Perform the indicated operation and simplify the result.
\[
\frac{\cos \theta}{\sec \theta}+\frac{\sin \theta}{\csc \theta}
\]
What does $\frac{\cos \theta}{\sec \theta}+\frac{\sin \theta}{\csc \theta}$ equal?
A. $2 \sin \theta \cos \theta$
B. $\sin \theta+\cos \theta$
C. $\csc \theta$
D. 1
E. $\sec \theta$
F. 0
Answer
Final Answer: \(\boxed{1}\)
Step 1 :Given the expression \(\frac{\cos \theta}{\sec \theta}+\frac{\sin \theta}{\csc \theta}\)
Step 2 :Recall that the secant of an angle in a right triangle is the reciprocal of the cosine function, and the cosecant of an angle is the reciprocal of the sine function.
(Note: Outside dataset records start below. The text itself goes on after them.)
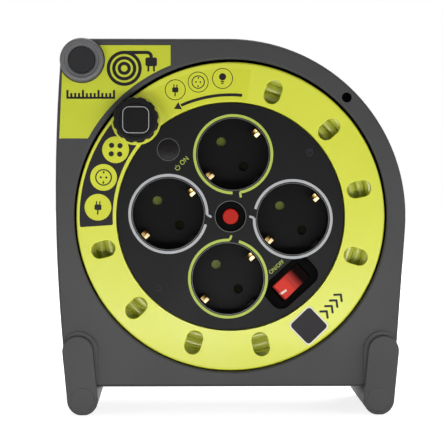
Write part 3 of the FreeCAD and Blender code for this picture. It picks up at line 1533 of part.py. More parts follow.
def make_switch():
    """Switch body behind the dish and its red rocker, which lies tipped at rest."""
    x, z = polar(D.switch_circle, D.switch_angle)
    pivot = DISH_FLOOR + D.rocker_pivot
    back = PANEL_BACK + D.switch_deep
    body = slab("switch_body", PANEL_BACK, back, rounded_box(
        0.0, 0.0, switch_long(), switch_wide(), 0.8))
    cut_prism(body, PANEL_BACK, back - D.switch_wall * 2, rounded_box(
        0.0, 0.0, switch_long() - D.switch_wall * 2, switch_wide() - D.switch_wall * 2, 0.6))
    cut_across(body, switch_wide(), Circle(0.0, pivot, D.trunnion + D.shaft_gap))
    place_on_drum(body, x, z, switch_turn())
    finish(body)
    rocker = start_body("rocker")
    half = D.rocker_long / 2
    low = D.rocker_low
    peak = -(D.rocker_pivot + D.rocker_rise)
    waist = peak + half * (sine(D.rocker_tilt) / cosine(D.rocker_tilt))
    profile = [
        (-half, peak), (0.0, waist), (half, peak), (half + 0.3, 0.0),
        (half * 0.6, low), (-half * 0.6, low), (-half - 0.3, 0.0),
    ]
    tipped = [moved([as_size(value) for value in corner], as_size(0.0), pivot, D.rocker_tilt)
              for corner in profile]
    add_across(rocker, D.rocker_wide / 2, Outline(list(reversed(tipped))))
    round_edges(rocker, D.rocker_round, lambda edge: long_rocker_edge(edge, pivot))
    add_across(rocker, switch_wide() / 2 - D.fit_gap, Circle(0.0, pivot, D.trunnion))
    place_on_drum(rocker, x, z, switch_turn())
    finish(rocker)


def long_rocker_edge(edge, pivot):
    """True for the edges along the rocker's two top faces and its ends."""
    middle = edge.BoundBox.Center
    return middle.y < pivot.number - D.rocker_rise.number * 0.6


def make_back_cover():
    """Insulating cover behind the contacts, with the hole for the cable's inner end."""
    body = slab(
        "back_cover", COVER_FRONT, COVER_BACK,
        Circle(0.0, 0.0, D.hub_radius - D.hub_wall - D.fit_gap),
        Circle(-D.tail_circle, 0.0, D.cable_radius + D.fit_gap),
    )
    place_on_drum(body)
    return finish(body)


def make_knob():
    """Winding knob that turns on its riveted pin, and the cap in its front."""
    x, z = polar(D.knob_circle, D.knob_angle)
    bore = D.knob_pin + D.shaft_gap
    neck_back = RING_FRONT - D.knob_seat_high - D.run_gap
    radius = D.knob_radius
    edge = 1.6
    cap = D.knob_cap_radius + D.fit_gap
    cap_back = KNOB_FRONT + D.knob_cap_thick
    head = D.knob_pin + 1.8
    shoulder = cap_back + 2.0
    knob = turned("winding_knob", [
        (bore, neck_back), (bore, shoulder), (head + D.run_gap, shoulder),
        (head + D.run_gap, cap_back), (cap, cap_back), (cap, KNOB_FRONT),
        (radius - edge, KNOB_FRONT, edge), (radius, KNOB_FRONT + edge),
        (radius, KNOB_BACK - 0.8), (radius - 0.8, KNOB_BACK), (D.knob_neck, KNOB_BACK),
        (D.knob_neck, neck_back),
    ])
    for number in range(int(D.knob_flutes.number)):
        flute = polar(radius + D.flute_radius - D.flute_sink, number * 360.0 / D.knob_flutes)
        cut_prism(knob, KNOB_FRONT, KNOB_BACK, Circle(flute[0], flute[1], D.flute_radius))
    place_on_drum(knob, x, z)
    finish(knob)
    disc = turned("knob_cap", [
        (0.0, KNOB_FRONT), (D.knob_cap_radius - 0.3, KNOB_FRONT),
        (D.knob_cap_radius, KNOB_FRONT + 0.3), (D.knob_cap_radius, cap_back), (0.0, cap_back),
    ])
    place_on_drum(disc, x, z)
    finish(disc)
    head_back = shoulder - D.run_gap
    pin_body = turned("knob_pin", [
        (0.0, head_back - 1.2), (head, head_back - 1.2), (head, head_back),
        (D.knob_pin, head_back), (D.knob_pin, RING_BACK), (head, RING_BACK),
        (head, RING_BACK + 1.2), (0.0, RING_BACK + 1.2),
    ])
    place_on_drum(pin_body, x, z)
    finish(pin_body)


CORE_RADIUS = OUTER_LAYER - D.cable_radius - D.run_gap - 0.15


def layer_ends(face, inward):
    """The inner layers' end turns as arcs, from the hub outwards: (radius, depth, arc).

    Every second layer lies in the hollows of the one below, half a step further in.
    """
    corners = []
    near = D.hub_radius + D.run_gap
    for number in range(1, int(D.cable_layers.number)):
        middle = INNER_LAYER + LAYER_STEP * (number - 1.0)
        nested = (int(D.cable_layers.number) - number) % 2
        depth = face + (D.cable_radius + D.cable_pitch / 2 * nested) * inward
        last = number == int(D.cable_layers.number) - 1
        far = CORE_RADIUS if last else middle + LAYER_STEP / 2
        if number > 1:
            near = middle - LAYER_STEP / 2
        for radius in (near, far):
            aside = radius - middle
            rise = root(D.cable_radius * D.cable_radius - aside * aside + 0.0001)
            corners.append((radius, depth - rise * inward))
    return corners


def make_cable_core():
    """Inner layers of the wound cable as one ring, with the two stubs of the outer layer."""
    front = layer_ends(CABLE_FRONT, 1.0)
    back = list(reversed(layer_ends(CABLE_BACK, -1.0)))
    corners = []
    for side in (front, back):
        for number, corner in enumerate(side):
            corners.append(corner + (D.cable_radius + 0.01,) if number % 2 == 0 else corner)
    body = turned("cable_core", corners)
    half = D.cable_radius
    for depth, side in ((CABLE_FRONT + half, 1.0), (CABLE_BACK - half, -1.0)):
        near = -(half * 2) * side
        far = -(half * 2 + D.stub_long) * side
        add_prism(body, depth - half, depth + half, Outline([
            (near, CORE_RADIUS - 3.0), (far, CORE_RADIUS - 3.0),
            (far, OUTER_LAYER + half - 0.6), (near, OUTER_LAYER + half),
        ]))
    place_on_drum(body)
    return finish(body)


def biarc(start, start_way, end, end_way):
    """Two arcs that leave start and reach end in the given directions."""
    gone = end - start
    both = start_way + end_way
    a = 2.0 * (start_way.dot(end_way) - 1.0)
    b = -2.0 * gone.dot(both)
    c = gone.dot(gone)
    reach = (-b - math.sqrt(b * b - 4.0 * a * c)) / (2.0 * a)
    first = start + start_way * reach
    second = end - end_way * reach
    joint = (first + second) * 0.5
    return [arc_by_apex(start, first, joint), arc_by_apex(joint, second, end)]


def arc_by_apex(start, apex, end):
    """The arc from start to end whose tangents meet at the apex."""
    chord_middle = (start + end) * 0.5
    away = apex - chord_middle
    half = (end - start).Length / 2
    lean = math.atan2(away.Length, half)
    rise = half * math.tan(lean / 2)
    top = chord_middle + away.normalize() * rise
    return Part.Arc(start, top, end).toShape()


def make_cable_winding():
    """Outer layer of the wound cable: one unbroken tube in even turns."""
    radius = OUTER_LAYER.number
    pitch = D.cable_pitch.number
    turns = D.cable_turns.number
    thick = D.cable_radius.number
    start_depth = (CABLE_FRONT + D.cable_radius).number
    steps = int(round(turns * 4))
    rise = pitch / (2.0 * math.pi)

    def point(angle):
        depth = start_depth + rise * angle
        return Vector(radius * math.sin(angle), depth, radius * math.cos(angle))

    def way(angle):
        return Vector(radius * math.cos(angle), rise, -radius * math.sin(angle)).normalize()

    last = steps * math.pi / 2
    flat_start = Vector(1, 0, 0)
    begin = point(0.0) - flat_start * (2 * thick)
    finish_point = point(last) + flat_start * (2 * thick)
    edges = [Part.LineSegment(begin, point(0.0)).toShape()]
    for number in range(steps):
        first = number * math.pi / 2
        second = first + math.pi / 2
        first_way = flat_start if number == 0 else way(first)
        second_way = flat_start if number == steps - 1 else way(second)
        edges.extend(biarc(point(first), first_way, point(second), second_way))
    edges.append(Part.LineSegment(point(last), finish_point).toShape())
    path = Part.Wire(edges)
    section = Part.Wire(Part.Circle(begin, flat_start, thick).toShape())
    tube = path.makePipeShell([section], True, False)
    print_least_gap(edges, thick)
    print("cable winding volume / section x length: %.4f" % (
        tube.Volume / (math.pi * thick * thick * path.Length)))
    winding = doc.addObject("Part::Feature", "cable_winding")
    winding.Label = "cable_winding"
    winding.Shape = tube
    place_on_drum(winding)
    return finish(winding)


def print_least_gap(edges, thick):
    """Measures on points along the tube how near its turns come to each other."""
    points = []
    for edge in edges:
        points.extend(edge.discretize(9)[:-1])
    least = min(
        (one - other).Length
        for number, one in enumerate(points)
        for other in points[number + 24:]
        if abs(one.x - other.x) < thick * 3 and abs(one.z - other.z) < thick * 3
    )
    print("least gap between turns: %.2f mm" % (least - 2 * thick))


def bent_path(points, bend):
    """Straight runs through the points, joined by tangent arcs of one radius."""
    edges = []
    start = points[0]
    for number in range(1, len(points) - 1):
        before = (points[number] - points[number - 1]).normalize()
        after = (points[number + 1] - points[number]).normalize()
        turn = before.getAngle(after)
        cut = bend * math.tan(turn / 2)
        arc_start = points[number] - before * cut
        arc_end = points[number] + after * cut
        edges.append(Part.LineSegment(start, arc_start).toShape())
        edges.append(arc_by_apex(arc_start, points[number], arc_end))
        start = arc_end
    edges.append(Part.LineSegment(start, points[-1]).toShape())
    return Part.Wire(edges)


def tube_along(label, points, radius, bend):
    path = bent_path(points, bend)
    way = (points[1] - points[0]).normalize()
    section = Part.Wire(Part.Circle(points[0], way, radius).toShape())
    tube = doc.addObject("Part::Feature", label)
    tube.Label = label
    tube.Shape = path.makePipeShell([section], True, False)
    return tube


def spot(x, depth, z):
    return Vector(as_size(x).number, as_size(depth).number, as_size(z).number)


def make_cable_tail():
    """Cable's inner end: from the lowest layer through the hub's wall to the back cover."""
    tail = tube_along("cable_tail", [
        spot(-D.hub_radius - D.run_gap, TAIL_DEPTH, 0.0),
        spot(-D.tail_circle, TAIL_DEPTH, 0.0),
        spot(-D.tail_circle, COVER_FRONT, 0.0),
    ], D.cable_radius.number, D.tail_bend.number)
    place_on_drum(tail)
    return finish(tail)


def make_inner_leads():
    """Insulated leads from the cable to the cut-out, the switch and the bars."""
    run = BAR_B_BACK + D.lead_radius + 0.4
    in_x = D.tail_circle
    earth_x, earth_z = polar(D.socket_circle, 170.5)
    live_x, live_z = polar(D.socket_circle, -20.0)
    pole_x, pole_z = polar(D.pin_spacing / 2, PIN_ANGLES[0])
    cutout_back = PANEL_BACK + D.cutout_long
    switch_back = PANEL_BACK + D.switch_deep
    switch_x, switch_z = polar(D.switch_circle, D.switch_angle)
    side_x, side_z = polar(4.0, D.switch_angle + 90.0)
    routes = [
        [spot(0.4 - in_x, COVER_FRONT, -1.9), spot(0.4 - in_x, BAR_B_BACK, -1.9)],
        [spot(1.5 - in_x, COVER_FRONT, 1.2), spot(1.5 - in_x, run, 1.2),
         spot(-4.0, run, 1.2), spot(-4.0, cutout_back, 1.2)],
        [spot(-1.9 - in_x, COVER_FRONT, 0.8), spot(-1.9 - in_x, run, 0.8),
         spot(earth_x, run, earth_z), spot(earth_x, STRAP_BACK + D.bar_thick, earth_z)],
        [spot(4.0, cutout_back, -3.0), spot(4.0, run, -3.0),
         spot(switch_x - side_x, run, switch_z - side_z),
         spot(switch_x - side_x, switch_back, switch_z - side_z)],
        [spot(switch_x + side_x, switch_back, switch_z + side_z),
         spot(switch_x + side_x, run, switch_z + side_z),
         spot(live_x + pole_x, run, live_z + pole_z),
         spot(live_x + pole_x, BAR_A_BACK, live_z + pole_z)],
    ]
    leads = []
    for number, route in enumerate(routes):
        label = "inner_lead_%d" % (number + 1)
        lead = tube_along(label, route, D.lead_radius.number, D.lead_radius.number * 1.7)
        place_on_drum(lead)
        leads.append(lead)
    finish(group("inner_leads", leads))


def check_document():
    """Stops where any object failed, any piece is not valid or any cut missed."""
    doc.recompute()
    for thing in doc.Objects:
        if "Invalid" in thing.State or "Error" in thing.State:
            raise RuntimeError("failed: " + thing.Label)
        if thing.isDerivedFrom("PartDesign::Pocket"):
            gone = thing.BaseFeature.Shape.Volume - thing.Shape.Volume
            if gone < 1e-3:
                raise RuntimeError("cuts nothing: " + thing.Label)
    for thing in NODES:
        if thing.Shape.isNull() or not thing.Shape.isValid():
            raise RuntimeError("not a valid shape: " + thing.Label)


def main():
    make_front_shell()
    make_rear_shell()
    make_case_screw()
    make_cable_guide()
    make_grip()
    make_feet()
    make_axle()
    make_case_label()
    make_front_ring()
    make_hub()
    make_rear_cheek()
    make_bush()
    make_panel()
    make_socket_cups()
    make_shutters()
    make_earth_clips()
    make_contacts()
    make_reset()
    make_lamp()
    make_switch()
    make_back_cover()
    make_knob()
    make_cable_core()
    make_cable_winding()
    make_cable_tail()
    make_inner_leads()
    check_document()
    os.makedirs("parts", exist_ok=True)
    for thing in NODES:
        thing.Shape.exportStep(os.path.join("parts", thing.Label + ".step"))
    print("%d nodes written" % len(NODES))


main()
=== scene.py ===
"""Looks of the extension cord reel: finishes, wound cable, prints and the studio."""

import json
import math

import bpy
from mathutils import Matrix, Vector


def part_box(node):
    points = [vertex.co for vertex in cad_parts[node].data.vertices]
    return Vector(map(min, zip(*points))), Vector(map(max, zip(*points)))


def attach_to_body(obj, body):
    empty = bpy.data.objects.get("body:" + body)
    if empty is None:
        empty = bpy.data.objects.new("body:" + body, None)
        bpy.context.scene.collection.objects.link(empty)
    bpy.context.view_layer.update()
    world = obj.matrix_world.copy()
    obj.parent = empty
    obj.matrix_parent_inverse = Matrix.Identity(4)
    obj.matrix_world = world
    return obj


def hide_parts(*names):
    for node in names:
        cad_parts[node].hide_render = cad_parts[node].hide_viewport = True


bl_info = {
    "name": "Cord reel finishes",
    "version": (1, 0, 0),
    "blender": (4, 5, 0),
    "location": "View3D > Sidebar > Cord Reel",
    "description": "Dresses the packed extension cord reel: plastics, cable, labels and prints",
    "category": "Object",
}

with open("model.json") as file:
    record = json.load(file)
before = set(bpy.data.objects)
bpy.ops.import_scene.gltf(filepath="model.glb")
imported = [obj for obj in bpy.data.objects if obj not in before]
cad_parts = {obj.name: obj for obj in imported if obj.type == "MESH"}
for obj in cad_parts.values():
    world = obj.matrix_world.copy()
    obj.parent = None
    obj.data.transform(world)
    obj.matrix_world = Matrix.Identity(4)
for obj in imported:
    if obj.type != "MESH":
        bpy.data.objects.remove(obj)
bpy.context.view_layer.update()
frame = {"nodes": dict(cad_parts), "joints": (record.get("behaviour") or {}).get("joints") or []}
JOINTS = {joint["name"]: joint for joint in frame["joints"]}

# Sizes and places are those of the part's source, from the axle's middle.
# A direction is in degrees, counter-clockwise from the right as the front is seen.
MM = 0.001
AXLE = Vector(JOINTS["drum_spin"]["pos_m"])
DRUM_TURN = 2.4

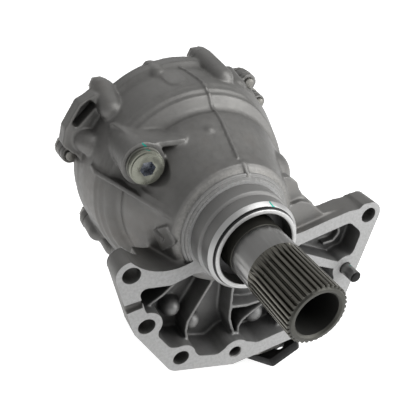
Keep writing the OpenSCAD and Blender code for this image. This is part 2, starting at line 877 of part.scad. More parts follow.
// One taper roller, its ends square to its own axis
module roller(ri, ro, w, grow = 0) {
    slant = mid_r(ri, ro) / sin(taper);
    len_r = (w - 6.4) / cos(taper);
    s0 = slant - len_r / 2;
    s1 = slant + len_r / 2;
    k = roller_r(ri, ro) / slant;
    translate([0, 0, w / 2 - apex(ri, ro)])
        rotate([0, taper, 0])
            translate([0, 0, s0 - grow])
                cylinder(h = s1 - s0 + 2 * grow, r1 = k * s0 + grow, r2 = k * s1 + grow, $fn = 24);
}

module bearing_rollers(ri, ro, w, count) {
    color([0.7, 0.7, 0.72])
        for (i = [0 : count - 1]) {
            rotate(i * 360 / count)
                roller(ri, ro, w);
        }
}

module bearing_cage(ri, ro, w, count) {
    t = 0.7;
    a = apex(ri, ro);
    function cage_r(z, off) = (a + z - w / 2) * tan(taper) + off;
    color([0.5, 0.45, 0.3])
        difference() {
            rotate_extrude($fn = 96)
                polygon([
                    [cage_r(1.6, 0.4), 1.6], [cage_r(1.6, 0.4 + t), 1.6],
                    [cage_r(w - 0.6, 0.4 + t), w - 0.6], [cage_r(w - 0.6, 0.4), w - 0.6]
                ]);
            for (i = [0 : count - 1]) {
                rotate(i * 360 / count)
                    roller(ri, ro, w, 0.15);
            }
        }
}

// Places of the four bearings
module at_front() {
    translate([0, front_cup_y, 0])
        rotate([-90, 0, 0])
            children();
}
module at_rear() {
    translate([0, rear_cup_y + bearing_w, 0])
        rotate([90, 0, 0])
            children();
}
module at_head() {
    on_pinion_axis()
        translate([0, 0, head_q + head_w])
            rotate([180, 0, 0])
                children();
}
module at_tail() {
    on_pinion_axis()
        translate([0, 0, tail_q])
            children();
}

module front_bearing_cup() { at_front() bearing_cup(seat_r, 40, bearing_w); }
module front_bearing_cone() { at_front() bearing_cone(seat_r, 40, bearing_w); }
module front_bearing_rollers() { at_front() bearing_rollers(seat_r, 40, bearing_w, 21); }
module front_bearing_cage() { at_front() bearing_cage(seat_r, 40, bearing_w, 21); }
module rear_bearing_cup() { at_rear() bearing_cup(seat_r, 40, bearing_w); }
module rear_bearing_cone() { at_rear() bearing_cone(seat_r, 40, bearing_w); }
module rear_bearing_rollers() { at_rear() bearing_rollers(seat_r, 40, bearing_w, 21); }
module rear_bearing_cage() { at_rear() bearing_cage(seat_r, 40, bearing_w, 21); }
module head_bearing_cup() { at_head() bearing_cup(17.5, 36, head_w); }
module head_bearing_cone() { at_head() bearing_cone(17.5, 36, head_w); }
module head_bearing_rollers() { at_head() bearing_rollers(17.5, 36, head_w, 16); }
module head_bearing_cage() { at_head() bearing_cage(17.5, 36, head_w, 16); }
module tail_bearing_cup() { at_tail() bearing_cup(15, 31, tail_w); }
module tail_bearing_cone() { at_tail() bearing_cone(15, 31, tail_w); }
module tail_bearing_rollers() { at_tail() bearing_rollers(15, 31, tail_w, 15); }
module tail_bearing_cage() { at_tail() bearing_cage(15, 31, tail_w, 15); }

module preload_shim() {
    color([0.7, 0.7, 0.7])
        turned()
            polygon([[34.5, rear_cup_y + 20], [40, rear_cup_y + 20], [40, rear_cup_y + 24], [34.5, rear_cup_y + 24]]);
}

module pinion() {
    hub_r = 22.2;
    wall_r = 21.4;
    recess_r = 12;
    color([0.35, 0.35, 0.36])
        on_pinion_axis()
            union() {
                rotate_extrude($fn = 96)
                    polygon([
                        [0, 54.5], [recess_r + 1, 54.5], [recess_r + 1, 74.5], [hub_r, 74.5],
                        [hub_r, head_q - 3], [22, head_q - 1], [17.5, head_q - 1],
                        [17.5, head_q + head_w], [16.5, head_q + head_w + 1], [16.5, 116], [15, 117],
                        [15, tail_q + tail_w - 0.5], [13, tail_q + tail_w - 0.5], [13, nut_q - 1],
                        [10, nut_q - 0.5], [10, nut_q + 12], [9, nut_q + 13], [0, nut_q + 13]
                    ]);
                toothed_ring(
                    pinion_teeth, pinion_cone, profile_shift, 90 + 180 / pinion_teeth,
                    [end_cone(pinion_cone, wall_r, 1), [wall_r, 77], [recess_r, 77],
                        end_cone(pinion_cone, recess_r, inner_scale)]
                );
            }
}

module pinion_shim() {
    color([0.7, 0.7, 0.7])
        on_pinion_axis()
            translate([0, 0, head_q - 1])
                difference() {
                    cylinder(h = 1, r = 22);
                    translate([0, 0, -1])
                        cylinder(h = 3, r = 17.5);
                }
}

module crush_sleeve() {
    q0 = head_q + head_w - 1;
    q1 = tail_q + 1;
    color([0.5, 0.5, 0.5])
        on_pinion_axis()
            rotate_extrude($fn = 96)
                polygon([
                    [17.6, q0], [20, q0], [20, q0 + 8], [23, q0 + 12], [23, q0 + 15], [20, q0 + 19], [20, q1],
                    [17.6, q1], [17.6, q0 + 19], [20.4, q0 + 15], [20.4, q0 + 12], [17.6, q0 + 8]
                ]);
}

module pinion_seal() {
    color([0.08, 0.08, 0.08])
        on_pinion_axis()
            rotate([90, 0, 0])
                mirror([0, 1, 0])
                    lip_seal(-(nose_q - 1), 9, 31, 21.05);
}

module dust_shield() {
    color([0.25, 0.25, 0.25])
        on_pinion_axis()
            rotate_extrude($fn = 96)
                polygon([
                    [24, 167], [40, 167], [41.5, 166], [41.5, 157], [43, 157], [43, 167], [41, 168.5], [24, 168.5]
                ]);
}

// Three-lobed companion flange, one lobe towards the mounting flange
lobe_turn = -92;
module companion_outline() {
    tip_half = 15;
    polygon(rounded([
        for (i = [0 : 2], side = [-1, 1])
            let (a = lobe_turn + 120 * i)
            concat(polar(lobe_r, a) + polar(side * tip_half, a + 90), [4])
    ]));
}

module companion_flange() {
    color([0.07, 0.07, 0.07])
        on_pinion_axis()
            difference() {
                union() {
                    translate([0, 0, companion_q - 12])
                        linear_extrude(12)
                            companion_outline();
                    rotate_extrude($fn = 96)
                        polygon([
                            [13.02, tail_q + tail_w], [21, tail_q + tail_w], [21, 164], [24, 166],
                            [24, 168.6], [30, 170], [30, companion_q - 6], [13.02, companion_q - 6]
                        ]);
                }
                translate([0, 0, nut_q - 2])
                    cylinder(h = 30, r = 13.02);
                translate([0, 0, nut_q])
                    cylinder(h = 20, r = 20);
                for (i = [0 : 2]) {
                    rotate(lobe_turn + 120 * i)
                        translate([40, 0, companion_q - 20])
                            cylinder(h = 30, r = 5.25);
                }
            }
}

module pinion_nut() {
    color([0.5, 0.5, 0.5])
        on_pinion_axis()
            translate([0, 0, nut_q])
                difference() {
                    union() {
                        cylinder(h = 2, r = 19);
                        translate([0, 0, 1.9])
                            cylinder(h = 9, r = 15 / cos(30), $fn = 6);
                    }
                    translate([0, 0, -1])
                        cylinder(h = 20, r = 10);
                }
}

// Threaded plug with a hex socket, head face towards -Y
module hex_plug(at, y, head_r, head_h, shank_r, shank_len, socket_af) {
    difference() {
        union() {
            rod(at, y - head_h, y, head_r - 1.2);
            rod(at, y - head_h + 1.2, y, head_r);
            rod(at, y - eps, y + shank_len, shank_r);
        }
        translate([at[0], y - head_h - 1, at[1]])
            rotate([-90, 0, 0])
                cylinder(h = 9, r = socket_af / 2 / cos(30), $fn = 6);
    }
}

module fill_plug() {
    color([0.55, 0.55, 0.42])
        hex_plug(fill_at, fill_face_y - 2, 12.5, 6, 9, 14, 10);
}

module washer(at, y0, y1, r_out, r_in) {
    difference() {
        rod(at, y0, y1, r_out);
        rod(at, y0 - 1, y1 + 1, r_in);
    }
}

module fill_plug_washer() {
    color([0.3, 0.3, 0.28])
        washer(fill_at, fill_face_y - 2, fill_face_y, 13, 9);
}

module drain_plug() {
    color([0.55, 0.55, 0.42])
        hex_plug(drain_at, drain_face_y - 2, 11, 6, 7, 14, 8);
}

module drain_plug_washer() {
    color([0.3, 0.3, 0.28])
        washer(drain_at, drain_face_y - 2, drain_face_y, 12, 7);
}

module breather() {
    color([0.3, 0.3, 0.3]) {
        rod(breather_at, cover_y + 30, cover_y + 48, 4);
        rod(breather_at, cover_y + 38, cover_y + 41, 6.5);
        rod(breather_at, cover_y + 45, cover_y + 52, 6.5, 5.5);
    }
}

module mounting_stud() {
    color([0.4, 0.4, 0.4]) {
        rod(boss_f, -stud_out, -0.6, stud_d / 2);
        rod(boss_f, -0.6 - eps, 17, stud_root_r);
        rod(boss_f, -stud_out - 1, -stud_out + eps, stud_d / 2 - 1, stud_d / 2);
    }
}

case();
cover();
cover_bolts();
cover_dowels();
spigot_o_ring();
input_seal();
half_shaft_seal();
input_shaft();
ring_gear();
ring_gear_bolts();
front_bearing_cup();
front_bearing_cone();
front_bearing_rollers();
front_bearing_cage();
rear_bearing_cup();
rear_bearing_cone();
rear_bearing_rollers();
rear_bearing_cage();
preload_shim();
pinion();
head_bearing_cup();
head_bearing_cone();
head_bearing_rollers();
head_bearing_cage();
tail_bearing_cup();
tail_bearing_cone();
tail_bearing_rollers();
tail_bearing_cage();
crush_sleeve();
pinion_shim();
pinion_seal();
dust_shield();
companion_flange();
pinion_nut();
fill_plug();
fill_plug_washer();
drain_plug();
drain_plug_washer();
breather();
mounting_stud();
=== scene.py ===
# Transfer case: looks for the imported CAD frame
import math

import bmesh
import bpy
from mathutils import Matrix, Vector
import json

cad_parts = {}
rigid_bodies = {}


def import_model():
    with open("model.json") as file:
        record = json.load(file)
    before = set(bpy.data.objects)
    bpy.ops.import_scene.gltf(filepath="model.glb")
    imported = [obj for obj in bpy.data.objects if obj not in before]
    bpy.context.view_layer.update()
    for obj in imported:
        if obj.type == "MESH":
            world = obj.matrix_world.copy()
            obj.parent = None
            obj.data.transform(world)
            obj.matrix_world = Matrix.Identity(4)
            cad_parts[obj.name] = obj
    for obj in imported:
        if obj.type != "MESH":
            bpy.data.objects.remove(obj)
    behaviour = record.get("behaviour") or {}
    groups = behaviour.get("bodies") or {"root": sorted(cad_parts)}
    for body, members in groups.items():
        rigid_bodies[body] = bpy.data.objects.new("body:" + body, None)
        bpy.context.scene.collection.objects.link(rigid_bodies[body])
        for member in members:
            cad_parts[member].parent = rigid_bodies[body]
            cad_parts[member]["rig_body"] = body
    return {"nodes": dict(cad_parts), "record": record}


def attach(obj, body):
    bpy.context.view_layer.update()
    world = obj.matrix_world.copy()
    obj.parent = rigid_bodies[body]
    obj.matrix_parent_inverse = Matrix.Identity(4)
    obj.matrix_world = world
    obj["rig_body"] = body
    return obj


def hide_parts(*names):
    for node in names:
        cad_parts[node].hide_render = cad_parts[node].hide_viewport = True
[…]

Step 3 :Therefore, we can rewrite the given expression as \(\cos \theta \cdot \cos \theta + \sin \theta \cdot \sin \theta\)
Step 4 :Which simplifies to \(\sin^2(\theta) + \cos^2(\theta)\)
Step 5 :According to the Pythagorean identity in trigonometry, \(\sin^2(\theta) + \cos^2(\theta) = 1\)
Step 6 :Final Answer: \(\boxed{1}\)